First, what should the House’s top official post look like? Should the Head of Service – the official where, to quote Sir Robert Rogers, ‘the buck must stop’ – combine the ‘Clerk’ and ‘Chief Executive’ roles? If so, in what ways and what should that mean for the skill set required for the post-holder? Should the Head be (as in the past) the ‘Chief Clerk’, the head of the procedural side, with perhaps a ‘chief Executive’-type deputy? Or should there be a ‘Chief Executive’ (designated ‘Clerk of the House’ formally for statutory and ceremonial purposes) with the requisite managerial and administrative expertise, to whom the ‘Chief Clerk’, the head of the proceduralist services, reports as one of the House’s senior departmental bosses?
Second, should there be a formal recruitment process, to apply to all future such appointments, involving one or more of, say, the Speaker, HC Commission members and other internal, external or lay members? Should there also be, as has been suggested, some form of pre-appointment, confirmation hearing before a select committee? Though a Crown appointment, need there be any role at all for the Prime Minister/Downing Street, or could the House deal directly with the Monarch in such important matters?
Third, what lessons can be learned from other similar ‘Westminster Model’ parliaments with experience of varying models of Clerk/Chief Executive post(s), such as Holyrood or Commonwealth parliaments, such as those in Canada? Would a model of a non-clerkly chief executive have led to a different culture in the House, and different outcomes in recent scandals like the 2009 expenses affair? Could it be a more effective model for future challenges, such as the proposed major, disruptive refurbishment of the Palace of Westminster?
Wider questions remain about the governance of the House. It seems to suffer the perfect storm of both being under-managed, in terms of expertise at the most senior levels, and being over-managed, in terms of the byzantine complexity of committees set up over time to run, supervise or audit the House’s operation (again, see my 2013 post), the ‘fruits’ of many previous governance reviews etc..
Running a parliament is a unique function, involving not just the obviously ‘procedural/parliamentary’ (chamber and committee business etc.) and the obviously ‘institutional’ (security, catering etc.), but the huge area between these two extremes, the interface between the ‘parliamentary’ and the ‘institutional’. It is here that the most complex and sensitive issues can arise, as the 2009 expenses scandal – and the long-standing culture that enabled it to develop – explosively demonstrated.

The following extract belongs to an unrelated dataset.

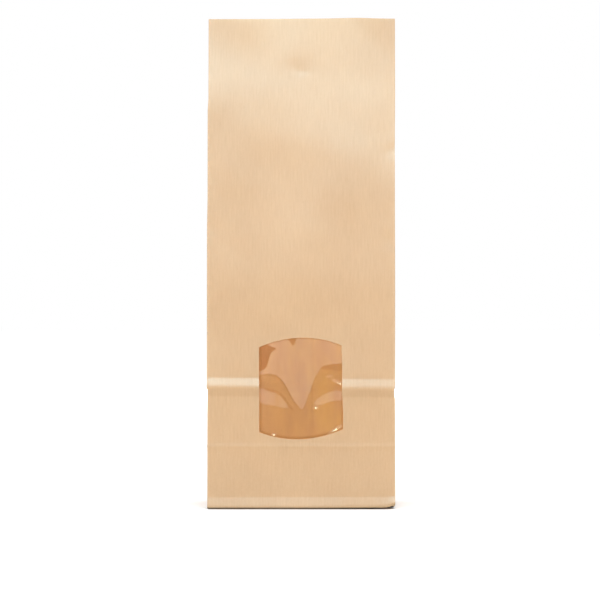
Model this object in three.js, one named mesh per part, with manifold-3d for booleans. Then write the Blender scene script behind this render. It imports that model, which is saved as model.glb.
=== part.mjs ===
// A block bottom bag of ribbed brown paper. It stands open on its folded, flat base, its side
// gussets pleat inwards towards the mouth, a fold line runs round it where the base folds up flat,
// and a clear film closes the window in its front panel.
// Millimetres, +Z up. The origin is the middle of the base, and the front panel faces -Y.

import * as THREE from 'three';
import { LoftGeometry } from 'three/addons/geometries/LoftGeometry.js';
import { mergeVertices } from 'three/addons/utils/BufferGeometryUtils.js';
import Module from 'manifold-3d';

const { clamp, lerp, degToRad, radToDeg, smoothstep } = THREE.MathUtils;

// The bag as made up: width and depth of the block bottom, height to the mouth
const BAG_WIDTH = 100;
const BAG_DEPTH = 65;
const BAG_HEIGHT = 260;
const PAPER = 0.3;
const HALF_WIDTH = BAG_WIDTH / 2;
const HALF_DEPTH = BAG_DEPTH / 2;

// How far the panels lean in for each millimetre of height: below the fold line, above it, and
// above the soft bend where the mouth starts to close. The front's bend runs down to the right.
const FOOT_SLOPE = 0.0123;
const BODY_SLOPE = 0.037;
const MOUTH_SLOPE = 0.085;
const BEND_HEIGHT = 198;
const FRONT_BEND_FALL = 0.315;

// The foot: the lowest strip of each wall stands proud of the panel above it and rolls under
const FOOT_STEP = 1;
const FOOT_ROLL = 1.4;
const FOOT_TUCK = 1;
const FOOT_CREST = 2.6;
const FOOT_HEIGHT = 6.5;

// Fold lines across the panels, as ridges: where the base folds up, and at half the base's depth
const FOLD_HEIGHT = BAG_DEPTH;
const FOLD_RIDGE = 1.1;
const FOLD_REACH = 5;
const FOLD_DROOP = 1.1;
const FOLD_DROOP_REACH = 20;
const HALF_FOLD_HEIGHT = HALF_DEPTH + 1.2;
const HALF_FOLD_RIDGE = 0.2;
const HALF_FOLD_REACH = 1.2;

// The front right corner of the base is bent up a little
const CORNER_BEND = 0.8;
const CORNER_BEND_REACH = 45;
const CORNER_CRUSH = 1.4;
const CORNER_CRUSH_REACH = 7;

// The base: three layers of paper, with the flaps meeting in an overlap across the middle
const BASE_LAYERS = 3;
const FLAP_OVERLAP = 13;
const FLAP_MARGIN = 12;
const FLAT_PART_OF_BASE = 0.8;

// The glued seam down the back: one edge is a step, the other fades into the panel
const SEAM_WIDTH = 14;
const SEAM_FADE = 6;
const SEAM_EDGE = 0.4;

// The window: straight sides, with an arch at the top and at the bottom
const WINDOW_WIDTH = 44;
const WINDOW_SIDE = 45;
const WINDOW_RISE = 4.5;
const WINDOW_CENTRE = new THREE.Vector3(-0.3, 0, 64);
const ARCH_SEGMENTS = 14;

// The film behind the window, glued outside the opening and slack across it
const FILM_WIDTH = 60;
const FILM_HEIGHT = 70;
const FILM = 0.15;
const FILM_GAP = 0.3;
const FILM_SLACK = 1.5;
const FILM_MARGIN = 7.5;

// The film's wrinkles fan out from one point: directions in degrees from +X towards +Z, and the
// slope of the film's surface along each, outwards where it is positive
const WRINKLE_CENTRE = new THREE.Vector2(0.4, 53);
const WRINKLES = [
  { direction: -90, slope: 0.01 },
  { direction: 8, slope: 0.045 },
  { direction: 28, slope: -0.035 },
  { direction: 58, slope: 0.05 },
  { direction: 92, slope: -0.06 },
  { direction: 124, slope: 0.05 },
  { direction: 151, slope: -0.035 },
  { direction: 174, slope: 0.045 },
  { direction: 270, slope: 0.01 },
];

// The grid. The sides' cells and the lowest rows share one step, so that the 45 degree creases of
// the gussets run from corner to corner.
const PANEL_CELLS = 14;
const SIDE_CELLS = 10;
const CREASE_STEP = BAG_DEPTH / SIDE_CELLS;
const ROW_STEP = 13;
const ROLL_ANGLES = [0, 30, 60].map(degToRad);
const FILM_STEP = 4;

const wasm = await Module();
wasm.setup();

// A ridge of height 1 at the centre, falling straight to 0 at the given reach
const tent = (offset, reach) => Math.max(0, 1 - Math.abs(offset) / reach);

// Evenly spaced fractions from 0 up to, but not including, 1
const fractions = (count) => Array.from({ length: count }, (_, i) => i / count);

// How far a panel whose bend is at the given height has leaned in at height z
function leanIn(z, bend) {
  const below = Math.min(z, FOLD_HEIGHT);
  const middle = clamp(z, FOLD_HEIGHT, bend) - FOLD_HEIGHT;
  const above = Math.max(0, z - bend);
  return FOOT_SLOPE * below + BODY_SLOPE * middle + MOUTH_SLOPE * above;
}

// 0 on the foot's crest, 1 on the panel above the foot
const aboveFoot = (z) => clamp((z - FOOT_CREST) / (FOOT_HEIGHT - FOOT_CREST), 0, 1);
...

Add to that, the powerful hold the Executive has, not just over the parliamentary calendar and business of the House, and thereby the scope for initiating procedural reform, but its over-mighty influence over the more institutional and quasi-institutional aspects of the House’s operation. Too often – the current crisis is just the latest example – many Members, the media and academics look first to Ministers, especially the Leader of the House or the Prime Minister, to ‘deal with’ House issues. Look where that got us in 2009.
If there is to be yet another ‘governance review’ it needs, for once, to be, not just truly independent, but also truly comprehensive, taking full account of the parliamentary, institutional and ‘interface’ aspects of the House. And it would be good for our democracy if it was to be conducted in an open and transparent manner, with the engagement of the public, who are, after all, what our representative, parliamentary democracy is supposed to be about.
Barry K Winetrobe has taught constitutional law and government for many years, and has written many articles and book chapters, and given evidence to parliamentary and other committees, on Scottish/UK constitutional developments.